● **TASK STATEMENT**
Can the data below be echoed back word for word?

>> Begin

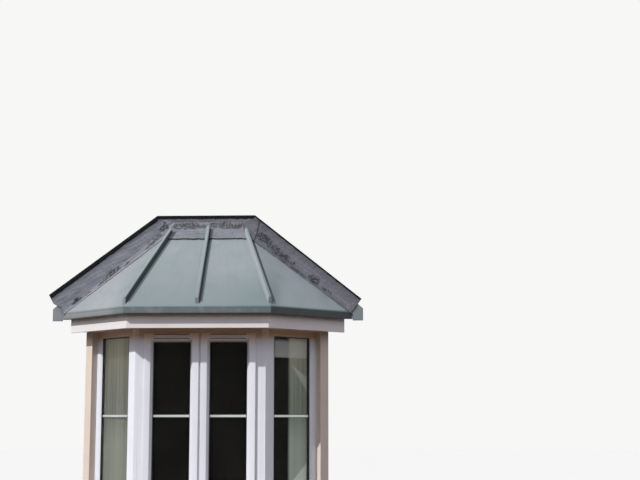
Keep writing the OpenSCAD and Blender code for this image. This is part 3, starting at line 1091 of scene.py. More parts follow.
ROLL_SETBACK = 0.022  # from the drip edge to a roll's foot, and from its head to the end of the dirt and painted shadow
ROLL_LINES = {
    "left": RollLine(-0.615, -0.268, 0.087, 0.030),
    "centre": RollLine(-0.005, 0.011, 0.070, 0.006),
    "right": RollLine(0.604, 0.296, 0.087, 0.026),
}


def roll_dirt_and_shade(paint: Paint) -> Socket:
    """Mask of dirt and painted shadow along the right foot of each roll, from 0.01 m left to 0.044
    m right of it.

    Args:
        paint: the material's nodes.

    Returns:
        The mask.
    """
    s = SIZES
    x, _, z = paint.at
    mask: object = 0.0
    for roll in ROLL_LINES.values():
        lean = (roll.head - roll.foot) / (s.roof_top - s.eaves_top)
        line = paint.math("ADD", paint.times(z, lean), roll.foot - lean * s.eaves_top)
        beside = paint.math("SUBTRACT", x, line)
        band = paint.times(paint.ramp(beside, -0.01, 0.01), paint.ramp(beside, 0.047, 0.041))
        top = s.roof_top - (roll.gap - ROLL_SETBACK) * math.tan(s.pitch)
        mask = paint.math("MAXIMUM", mask, paint.times(band, paint.ramp(z, top, top - 0.012)))
    return paint.times(mask, paint.ramp(z, s.eaves_top + 0.03, s.eaves_top + 0.06))


class CanopyPart(Enum):
    """Parts of the moulding, which are marked differently, the rolls with painted highlight and
    shade.
    """

    SLOPES = "slopes"
    ROLL = "roll"
    FLANGE = "flange"


@dataclass(frozen=True)
class CanopyMoulding:
    """Grey-green moulded canopy: blotchy gel coat, run marks down the slopes and a darker edge.

    The piece's surface coordinates are the distance along the eaves and the distance down from the
    top of the slope, in metres. On a roll they are the distances across it and down it. Each pair
    is where a mark starts and where it is full, in X, in level or across a roll. The colour also
    carries painted light: a paler left side as painted sheen, a painted highlight and painted
    shade on the rolls' sides, dirt and painted shadow beside the rolls, and painted shade on the
    drip edge's arris, its right end and the return under it.
    """

    name: str = "canopy_moulding"
    part: CanopyPart = CanopyPart.SLOPES
    colour: Colour = (0.184, 0.208, 0.226)
    green: Colour = (0.168, 0.204, 0.205)
    pale: Colour = (0.232, 0.246, 0.258)
    low: Colour = (0.117, 0.152, 0.157)
    grime: Colour = (0.08, 0.123, 0.129)
    shade: Colour = (0.022, 0.034, 0.037)
    lip: Colour = (0.085, 0.082, 0.06)
    roll_lit: Colour = (0.3, 0.335, 0.35)
    slope_length: float = 1.01
    left_x: Pair = (-0.52, -0.77)
    right_x: Pair = (0.05, 0.62)
    side_x: Pair = (0.6, 0.7)
    fall_levels: Pair = (2.98, 2.52)
    damp_x: Pair = (0.36, 0.5)
    damp_levels: Pair = (2.7, 2.85)
    roll_lit_side: Pair = (-0.0115, -0.0155)
    roll_shaded_side: Pair = (0.0105, 0.0165)
    paler_left_x: Pair = (-0.68, -0.76)
    shaded_x: Pair = (0.592, 0.604)

    def build(self, effects: Effects) -> bpy.types.Material:
        """Makes the material.

        Args:
            effects: the shared node groups.

        Returns:
            The material.
        """
        paint = Paint(self.name, effects, Specular_IOR_Level=0.3)
        x, _, z = paint.at
        colour = paint.mix(paint.blotches(2.6, low=0.35, high=0.68), self.colour, self.green)
        clouds = paint.blotches(6.5, low=0.5, high=0.78)
        colour = paint.tint(colour, clouds, 0.4, self.pale)
        # Painted sheen: the left side, which faces the light, turns paler.
        left = paint.ramp(x, *self.left_x)
        colour = paint.tint(colour, left, 0.75, self.pale)
        more_right = paint.math("ADD", paint.times(paint.ramp(x, *self.right_x), 0.55), 0.65)
        fall = paint.times(paint.times(paint.ramp(z, *self.fall_levels), 0.95), more_right)
        sides = paint.math("MAXIMUM", left, paint.ramp(x, *self.side_x))
        fall = paint.times(fall, paint.math("SUBTRACT", 1.0, paint.times(sides, 0.9)))
        colour = paint.mix(fall, colour, self.low)
        runs = paint.runs((19.0, 1.1, 1.0), low=0.5, high=0.8, flat=True)
        colour = paint.tint(colour, runs, 0.22, self.grime)
        if self.part is CanopyPart.SLOPES:
            damp = paint.times(paint.ramp(x, *self.damp_x), paint.ramp(z, *self.damp_levels))
            patchy = paint.blotches(4.6, low=0.5, high=0.66)
            damp = paint.times(paint.math("ADD", damp, 0.7), patchy)
            colour = self.drip_and_feet(paint, paint.tint(colour, damp, 0.36, self.low))
        if self.part is CanopyPart.ROLL:
            # Painted highlight on the roll's left side, which faces the light, and painted shade on
            # its right side.
            across = paint.on[0]
            colour = paint.tint(colour, paint.ramp(across, *self.roll_lit_side), 0.75, self.roll_lit)
            colour = paint.tint(colour, paint.ramp(across, *self.roll_shaded_side), 0.92, self.shade)
        grain = paint.grain(fine=260.0, coarse=14.0, share=0.25)
        return paint.dress(colour, clouds, (0.45, 0.65), grain, depth=0.0012)

    def drip_and_feet(self, paint: Paint, colour: Socket) -> Socket:
        """Lays dirt and painted shade on the drip edge and its return, and beside each roll.

        Args:
            paint: the material's nodes.
            colour: colour so far.

        Returns:
            The new colour.
        """
        x, down, end = paint.at[0], paint.on[1], self.slope_length
        # Dirt and painted shadow beside each roll's right foot, on the side away from the light.
        colour = paint.tint(colour, roll_dirt_and_shade(paint), 0.8, self.shade)
        edge = paint.ramp(down, end - 0.030, end + 0.004)
        stain = paint.times(paint.blotches(14.0, low=0.3, high=0.62), 0.35)
        colour = paint.mix(paint.times(edge, paint.math("ADD", stain, 0.22)), colour, self.grime)
        # Paler patches, and the drip edge paler towards its left end.
        washed = paint.times(paint.blotches(9.0, low=0.5, high=0.64), 0.4)
        paler_parts = paint.math("MAXIMUM", washed, paint.times(paint.ramp(x, *self.paler_left_x), 0.7))
        colour = paint.tint(colour, paler_parts, edge, self.pale)
        # Painted shade along the rounded arris of the drip edge.
        arris = paint.times(
            paint.ramp(down, end - 0.022, end - 0.006), paint.ramp(down, end + 0.013, end + 0.004)
        )
        colour = paint.tint(colour, arris, 0.3, self.shade)
        # Painted shade on the drip edge's right end, which faces away from the light.
        right = paint.times(paint.ramp(x, *self.shaded_x), edge)
        colour = paint.tint(colour, right, 0.8, self.shade)
        # Painted shade, dark brown, on the return under the drip edge.
        return paint.tint(colour, paint.ramp(down, end + 0.036, end + 0.05), 0.6, self.lip)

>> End

● **FINAL RESULT**
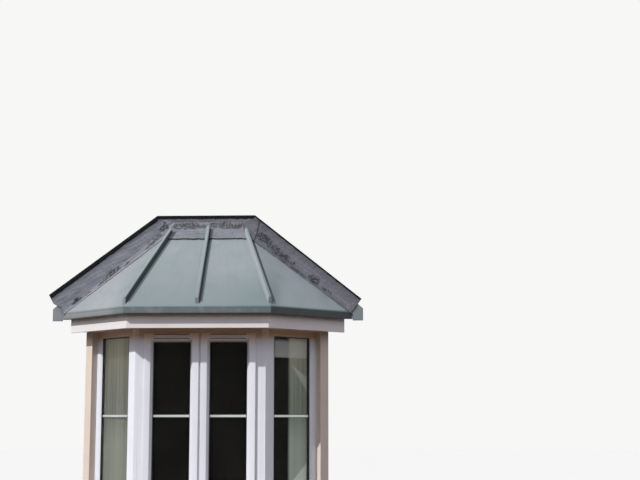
Keep writing the OpenSCAD and Blender code for this image. This is part 3, starting at line 1091 of scene.py. More parts follow.
ROLL_SETBACK = 0.022  # from the drip edge to a roll's foot, and from its head to the end of the dirt and painted shadow
ROLL_LINES = {
    "left": RollLine(-0.615, -0.268, 0.087, 0.030),
    "centre": RollLine(-0.005, 0.011, 0.070, 0.006),
    "right": RollLine(0.604, 0.296, 0.087, 0.026),
}


def roll_dirt_and_shade(paint: Paint) -> Socket:
    """Mask of dirt and painted shadow along the right foot of each roll, from 0.01 m left to 0.044
    m right of it.

    Args:
        paint: the material's nodes.

    Returns:
        The mask.
    """
    s = SIZES
    x, _, z = paint.at
    mask: object = 0.0
    for roll in ROLL_LINES.values():
        lean = (roll.head - roll.foot) / (s.roof_top - s.eaves_top)
        line = paint.math("ADD", paint.times(z, lean), roll.foot - lean * s.eaves_top)
        beside = paint.math("SUBTRACT", x, line)
        band = paint.times(paint.ramp(beside, -0.01, 0.01), paint.ramp(beside, 0.047, 0.041))
        top = s.roof_top - (roll.gap - ROLL_SETBACK) * math.tan(s.pitch)
        mask = paint.math("MAXIMUM", mask, paint.times(band, paint.ramp(z, top, top - 0.012)))
    return paint.times(mask, paint.ramp(z, s.eaves_top + 0.03, s.eaves_top + 0.06))


class CanopyPart(Enum):
    """Parts of the moulding, which are marked differently, the rolls with painted highlight and
    shade.
    """

    SLOPES = "slopes"
    ROLL = "roll"
    FLANGE = "flange"


@dataclass(frozen=True)
class CanopyMoulding:
    """Grey-green moulded canopy: blotchy gel coat, run marks down the slopes and a darker edge.

    The piece's surface coordinates are the distance along the eaves and the distance down from the
    top of the slope, in metres. On a roll they are the distances across it and down it. Each pair
    is where a mark starts and where it is full, in X, in level or across a roll. The colour also
    carries painted light: a paler left side as painted sheen, a painted highlight and painted
    shade on the rolls' sides, dirt and painted shadow beside the rolls, and painted shade on the
    drip edge's arris, its right end and the return under it.
    """

    name: str = "canopy_moulding"
    part: CanopyPart = CanopyPart.SLOPES
    colour: Colour = (0.184, 0.208, 0.226)
    green: Colour = (0.168, 0.204, 0.205)
    pale: Colour = (0.232, 0.246, 0.258)
    low: Colour = (0.117, 0.152, 0.157)
    grime: Colour = (0.08, 0.123, 0.129)
    shade: Colour = (0.022, 0.034, 0.037)
    lip: Colour = (0.085, 0.082, 0.06)
    roll_lit: Colour = (0.3, 0.335, 0.35)
    slope_length: float = 1.01
    left_x: Pair = (-0.52, -0.77)
    right_x: Pair = (0.05, 0.62)
    side_x: Pair = (0.6, 0.7)
    fall_levels: Pair = (2.98, 2.52)
    damp_x: Pair = (0.36, 0.5)
    damp_levels: Pair = (2.7, 2.85)
    roll_lit_side: Pair = (-0.0115, -0.0155)
    roll_shaded_side: Pair = (0.0105, 0.0165)
    paler_left_x: Pair = (-0.68, -0.76)
    shaded_x: Pair = (0.592, 0.604)

    def build(self, effects: Effects) -> bpy.types.Material:
        """Makes the material.

        Args:
            effects: the shared node groups.

        Returns:
            The material.
        """
        paint = Paint(self.name, effects, Specular_IOR_Level=0.3)
        x, _, z = paint.at
        colour = paint.mix(paint.blotches(2.6, low=0.35, high=0.68), self.colour, self.green)
        clouds = paint.blotches(6.5, low=0.5, high=0.78)
        colour = paint.tint(colour, clouds, 0.4, self.pale)
        # Painted sheen: the left side, which faces the light, turns paler.
        left = paint.ramp(x, *self.left_x)
        colour = paint.tint(colour, left, 0.75, self.pale)
        more_right = paint.math("ADD", paint.times(paint.ramp(x, *self.right_x), 0.55), 0.65)
        fall = paint.times(paint.times(paint.ramp(z, *self.fall_levels), 0.95), more_right)
        sides = paint.math("MAXIMUM", left, paint.ramp(x, *self.side_x))
        fall = paint.times(fall, paint.math("SUBTRACT", 1.0, paint.times(sides, 0.9)))
        colour = paint.mix(fall, colour, self.low)
        runs = paint.runs((19.0, 1.1, 1.0), low=0.5, high=0.8, flat=True)
        colour = paint.tint(colour, runs, 0.22, self.grime)
        if self.part is CanopyPart.SLOPES:
            damp = paint.times(paint.ramp(x, *self.damp_x), paint.ramp(z, *self.damp_levels))
            patchy = paint.blotches(4.6, low=0.5, high=0.66)
            damp = paint.times(paint.math("ADD", damp, 0.7), patchy)
            colour = self.drip_and_feet(paint, paint.tint(colour, damp, 0.36, self.low))
        if self.part is CanopyPart.ROLL:
            # Painted highlight on the roll's left side, which faces the light, and painted shade on
            # its right side.
            across = paint.on[0]
            colour = paint.tint(colour, paint.ramp(across, *self.roll_lit_side), 0.75, self.roll_lit)
            colour = paint.tint(colour, paint.ramp(across, *self.roll_shaded_side), 0.92, self.shade)
        grain = paint.grain(fine=260.0, coarse=14.0, share=0.25)
        return paint.dress(colour, clouds, (0.45, 0.65), grain, depth=0.0012)

    def drip_and_feet(self, paint: Paint, colour: Socket) -> Socket:
        """Lays dirt and painted shade on the drip edge and its return, and beside each roll.

        Args:
            paint: the material's nodes.
            colour: colour so far.

        Returns:
            The new colour.
        """
        x, down, end = paint.at[0], paint.on[1], self.slope_length
        # Dirt and painted shadow beside each roll's right foot, on the side away from the light.
        colour = paint.tint(colour, roll_dirt_and_shade(paint), 0.8, self.shade)
        edge = paint.ramp(down, end - 0.030, end + 0.004)
        stain = paint.times(paint.blotches(14.0, low=0.3, high=0.62), 0.35)
        colour = paint.mix(paint.times(edge, paint.math("ADD", stain, 0.22)), colour, self.grime)
        # Paler patches, and the drip edge paler towards its left end.
        washed = paint.times(paint.blotches(9.0, low=0.5, high=0.64), 0.4)
        paler_parts = paint.math("MAXIMUM", washed, paint.times(paint.ramp(x, *self.paler_left_x), 0.7))
        colour = paint.tint(colour, paler_parts, edge, self.pale)
        # Painted shade along the rounded arris of the drip edge.
        arris = paint.times(
            paint.ramp(down, end - 0.022, end - 0.006), paint.ramp(down, end + 0.013, end + 0.004)
        )
        colour = paint.tint(colour, arris, 0.3, self.shade)
        # Painted shade on the drip edge's right end, which faces away from the light.
        right = paint.times(paint.ramp(x, *self.shaded_x), edge)
        colour = paint.tint(colour, right, 0.8, self.shade)
        # Painted shade, dark brown, on the return under the drip edge.
        return paint.tint(colour, paint.ramp(down, end + 0.036, end + 0.05), 0.6, self.lip)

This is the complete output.